Lee wusste zwar, wie man illegal zu Geld kam, aber nicht, wie man es vermehrte. Mein Vater war da ganz anders: Obwohl Papa in jedem seiner Geschäftszweige der Chef war, hatte er keinerlei Probleme damit, selbst zu arbeiten. Er ging trotzdem jeden Tag ins Büro. Mein Vater folgte gerne einer Struktur. Diese Qualität ließen die Straßengangster von heute vermissen; sie waren unstrukturiert.
Als wir nach Arizona zogen, war mein Vater dort noch inhaftiert, doch er wurde bald entlassen. Während er im Gefängnis gesessen hatte, war in mir die Sehnsucht nach einer neuen Beziehung zu ihm aufgekommen. Einmal hatte ich ihn besucht, aber es war sehr steif gewesen. Ich vermisste ihn, war aber immer noch sehr zornig auf ihn. Ich kam über das Ganze einfach nicht hinweg.
Lee und ich versuchten immer noch, in Phoenix Fuß zu fassen, als mein Vater Anfang 1995 aus der Haft entlassen wurde. Er wurde unverzüglich in ein Zeugenschutzprogramm des Bundes nach Boulder, Colorado, verfrachtet, wo er sich vollkommen neu erfinden sollte.

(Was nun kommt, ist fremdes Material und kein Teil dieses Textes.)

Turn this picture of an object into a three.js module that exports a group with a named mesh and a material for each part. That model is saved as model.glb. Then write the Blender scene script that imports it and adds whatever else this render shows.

Als Papa freikam, rief er mich an. Meine Wut begann zu verfliegen, und ich war gewillt, unsere Beziehung zu kitten, wollte aber meinen Standpunkt nicht völlig aufgeben. Ich war mittlerweile in meinen Zwanzigern und fand, ich müsse ihm meine Unabhängigkeit beweisen. Ich nahm seine Kooperation mit der Regierung sehr persönlich, als hätte er mich in Stich gelassen. Immerhin hatte seine Entscheidung mein ganzes Leben verändert. Er drängte mich immer, aufs College zu gehen und mir eine eigene Karriere aufzubauen, aber ich wollte das nicht hören. Wenn ich bereit wäre, würde ich schon etwas Passendes finden. Ich wusste ja, dass er es nur tat, weil er sich ein besseres Leben für mich wünschte. Aber ich blieb stur. Es war nicht meine Absicht, seine Gefühle zu verletzen, aber er hatte meine verletzt.